━━━ The records

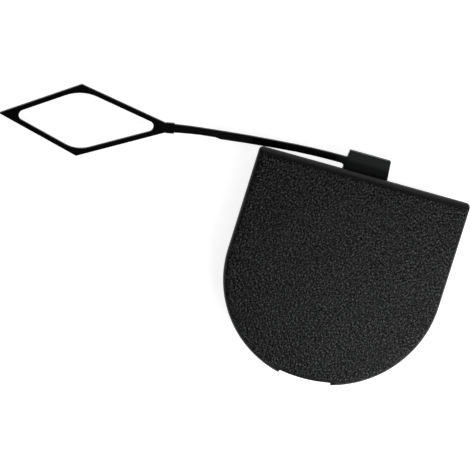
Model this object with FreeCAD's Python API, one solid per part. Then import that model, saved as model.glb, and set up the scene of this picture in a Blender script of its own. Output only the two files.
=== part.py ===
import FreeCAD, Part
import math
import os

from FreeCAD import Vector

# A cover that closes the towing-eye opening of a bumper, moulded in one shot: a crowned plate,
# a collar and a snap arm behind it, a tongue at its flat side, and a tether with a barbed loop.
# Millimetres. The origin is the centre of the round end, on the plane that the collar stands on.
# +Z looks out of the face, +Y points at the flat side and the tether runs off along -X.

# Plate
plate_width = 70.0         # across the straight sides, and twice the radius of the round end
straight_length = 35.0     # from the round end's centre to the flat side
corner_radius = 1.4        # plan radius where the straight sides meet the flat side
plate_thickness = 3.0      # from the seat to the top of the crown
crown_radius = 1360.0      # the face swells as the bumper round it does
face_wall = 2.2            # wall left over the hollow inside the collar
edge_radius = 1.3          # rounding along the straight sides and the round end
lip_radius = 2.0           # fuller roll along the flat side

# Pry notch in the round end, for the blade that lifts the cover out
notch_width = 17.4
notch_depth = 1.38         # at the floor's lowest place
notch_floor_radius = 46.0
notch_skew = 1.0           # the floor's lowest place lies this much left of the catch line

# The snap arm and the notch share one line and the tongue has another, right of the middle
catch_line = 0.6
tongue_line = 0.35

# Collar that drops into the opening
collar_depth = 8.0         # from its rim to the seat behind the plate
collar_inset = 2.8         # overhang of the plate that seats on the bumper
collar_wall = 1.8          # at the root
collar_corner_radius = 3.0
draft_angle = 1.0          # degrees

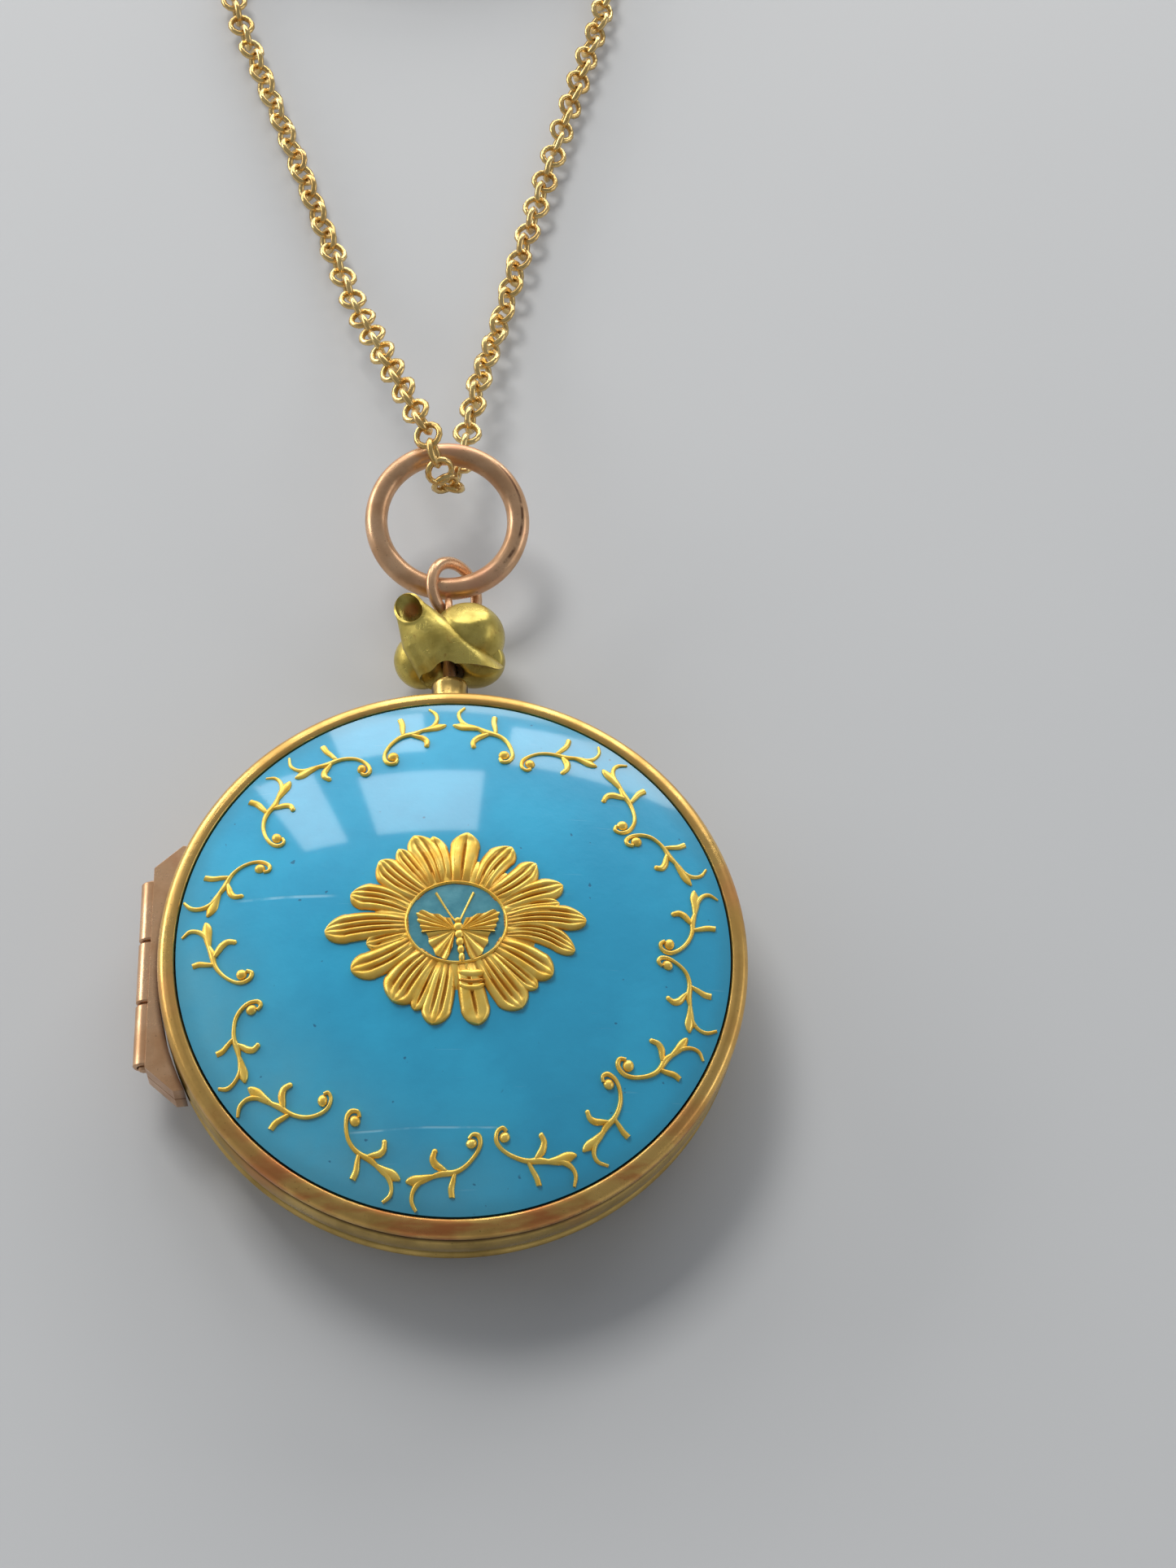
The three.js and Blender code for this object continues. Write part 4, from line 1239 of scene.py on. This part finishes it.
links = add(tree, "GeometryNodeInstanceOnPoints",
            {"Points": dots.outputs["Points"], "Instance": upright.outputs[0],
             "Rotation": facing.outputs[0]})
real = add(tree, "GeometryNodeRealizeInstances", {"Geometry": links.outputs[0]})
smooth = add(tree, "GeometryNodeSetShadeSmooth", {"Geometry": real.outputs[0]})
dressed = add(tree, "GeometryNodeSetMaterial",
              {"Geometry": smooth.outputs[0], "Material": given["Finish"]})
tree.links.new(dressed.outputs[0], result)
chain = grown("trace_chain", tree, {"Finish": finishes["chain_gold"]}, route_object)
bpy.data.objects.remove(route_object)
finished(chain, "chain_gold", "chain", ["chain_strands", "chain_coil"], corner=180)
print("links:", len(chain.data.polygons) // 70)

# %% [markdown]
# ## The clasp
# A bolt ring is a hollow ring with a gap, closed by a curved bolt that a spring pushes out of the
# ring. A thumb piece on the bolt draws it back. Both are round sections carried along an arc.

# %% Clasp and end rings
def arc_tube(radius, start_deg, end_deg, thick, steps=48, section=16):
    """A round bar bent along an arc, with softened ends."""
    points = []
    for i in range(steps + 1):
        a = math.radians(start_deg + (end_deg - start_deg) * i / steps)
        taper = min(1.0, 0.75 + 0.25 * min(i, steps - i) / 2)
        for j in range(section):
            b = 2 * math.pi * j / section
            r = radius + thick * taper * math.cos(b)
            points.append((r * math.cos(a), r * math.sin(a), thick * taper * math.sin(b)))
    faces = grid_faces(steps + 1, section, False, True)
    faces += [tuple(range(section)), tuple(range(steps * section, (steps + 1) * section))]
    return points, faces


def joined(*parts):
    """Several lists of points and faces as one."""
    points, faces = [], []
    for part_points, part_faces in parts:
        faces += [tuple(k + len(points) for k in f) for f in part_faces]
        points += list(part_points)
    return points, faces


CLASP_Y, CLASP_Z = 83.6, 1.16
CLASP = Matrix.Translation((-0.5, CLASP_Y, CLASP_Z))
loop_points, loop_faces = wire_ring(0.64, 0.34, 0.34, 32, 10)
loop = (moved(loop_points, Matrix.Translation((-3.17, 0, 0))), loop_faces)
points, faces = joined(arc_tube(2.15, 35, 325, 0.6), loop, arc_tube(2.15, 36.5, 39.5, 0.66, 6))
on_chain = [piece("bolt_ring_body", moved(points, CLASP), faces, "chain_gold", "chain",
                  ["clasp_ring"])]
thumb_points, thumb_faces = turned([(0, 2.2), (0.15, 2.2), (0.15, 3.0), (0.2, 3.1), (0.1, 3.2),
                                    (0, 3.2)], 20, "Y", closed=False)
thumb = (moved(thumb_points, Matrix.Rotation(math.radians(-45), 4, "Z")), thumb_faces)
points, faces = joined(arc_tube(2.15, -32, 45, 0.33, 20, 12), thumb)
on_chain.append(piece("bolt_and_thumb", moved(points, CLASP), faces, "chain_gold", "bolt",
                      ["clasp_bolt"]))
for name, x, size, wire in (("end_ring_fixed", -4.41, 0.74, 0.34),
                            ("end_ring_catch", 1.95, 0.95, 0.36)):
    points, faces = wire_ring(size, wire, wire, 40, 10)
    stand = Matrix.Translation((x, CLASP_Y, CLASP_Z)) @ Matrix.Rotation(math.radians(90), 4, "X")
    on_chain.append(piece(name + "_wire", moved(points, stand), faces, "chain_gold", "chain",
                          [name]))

━━━━━━

- _Instructions for the task_: Return only the exact lines from the opening of the records through the line that contains "from FreeCAD import Vector", both included.

- _Solved exercise_:
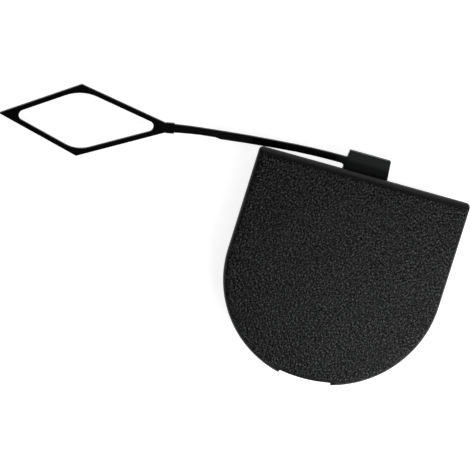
Model this object with FreeCAD's Python API, one solid per part. Then import that model, saved as model.glb, and set up the scene of this picture in a Blender script of its own. Output only the two files.
=== part.py ===
import FreeCAD, Part
import math
import os

from FreeCAD import Vector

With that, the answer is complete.